Steven-Johnson Having just returned from a trip to London, my interest in the story of Dr. John Snow and the terrible 1854 cholera outbreak in London was rekindled. It's an amazing story. (While in London I kicked around the same streets where the outbreak occurred some 156 years ago in Soho.) The presentation below is a good short talk by Steven Johnston who wrote an entire book on the case called Ghost Map: The Story of London's Most Terrifying Epidemic—and How It Changed Science, Cities, and the Modern World. The case was explored well by Edward Tufte as well in his 1997 book Visual Explanations: Images and Quantities, Evidence and Narrative (pages 27-37) as a good example of how creating a statistical graph could reveal information in a way that leads to discovering the cause of an epidemic. The case is interesting to anyone, not merely epidemiologists, and among many other things, it underscores the usefulness of using visualization — in this case Snow's map — to both help one investigate the problem and show the problem and possible causes to others in a simple way. You can get a quick review and background information of the case here and here. Watch the video below.



Steven Johnson's telling of this story is illustrative and to the point. Yet, as far as the single slide goes, it would have been far more effective had it been larger. It is always such a shame when a presenter has to say something like "You can't really see it here, but if you look...." I like the idea of using just the famous map here as the only visual. But at that relatively small size, the impact of the map was reduced a bit. Always good advice: make your visuals big.

Map_snow

Each black bar represents a death at the residence; deaths cluster near the Broad Street pump. See larger map here in better resolution.


Comments

Hauteslides

Any complex visual will not translate into slides. A lot of Tufte's work would need to be reworked if someone wanted to present it in slide format.
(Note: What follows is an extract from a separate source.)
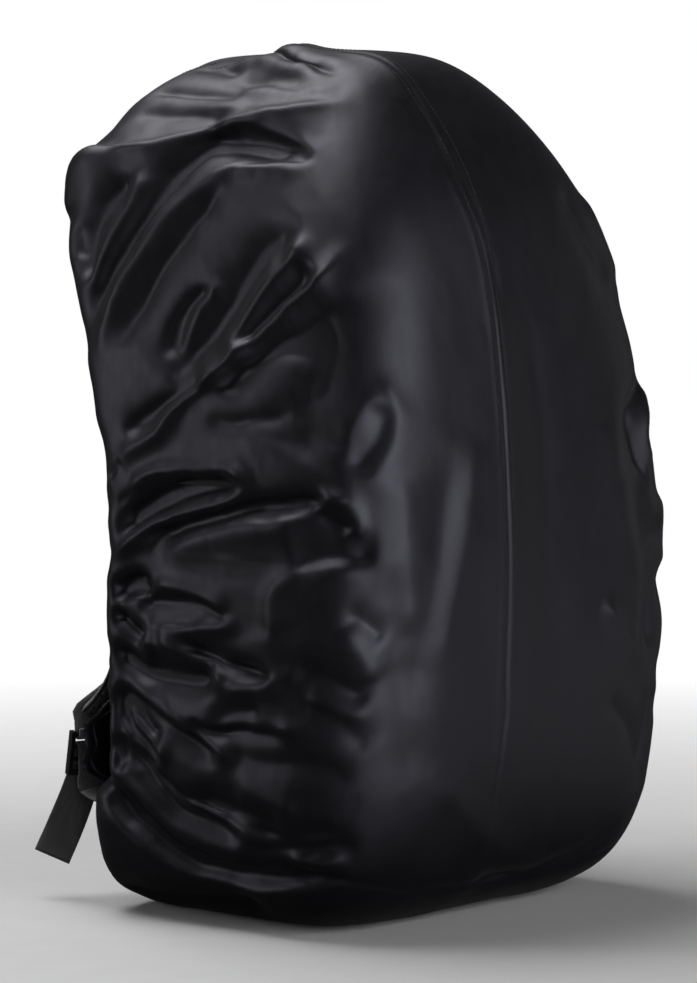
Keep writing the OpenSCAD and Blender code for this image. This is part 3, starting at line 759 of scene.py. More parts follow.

Presenting statistics on slides requires simplistic information design.

I work in the litigation consulting sector of presentation design and we recreate these types of visuals often so that the jury can understand what the point or the message of the statistic is.

Sometimes when using a slide alone as the visual it's easy to lose what's most important by preserving all the detail.

The map is effective because it's relatable (although only for those who actually have visited this area). I would get rid of all the side street names, and mark the pump with an icon in one color, and then the deaths in another color (red would work great). Just adding color would instantly make those areas pop out. Only way to use black for deaths would be to use another faded color for the map itself. Even a 50% gray map would automatically de-clutter this visual.

Another alternative would be to use spheres where the shape area is determined by the number of deaths.

When creating a data based visual we always ask, What's the main point we're trying to show here.
It's not the number of individual deaths at each residence, but rather the clusters around the pump, that's what the story is. Then decide what's the best way to show this information.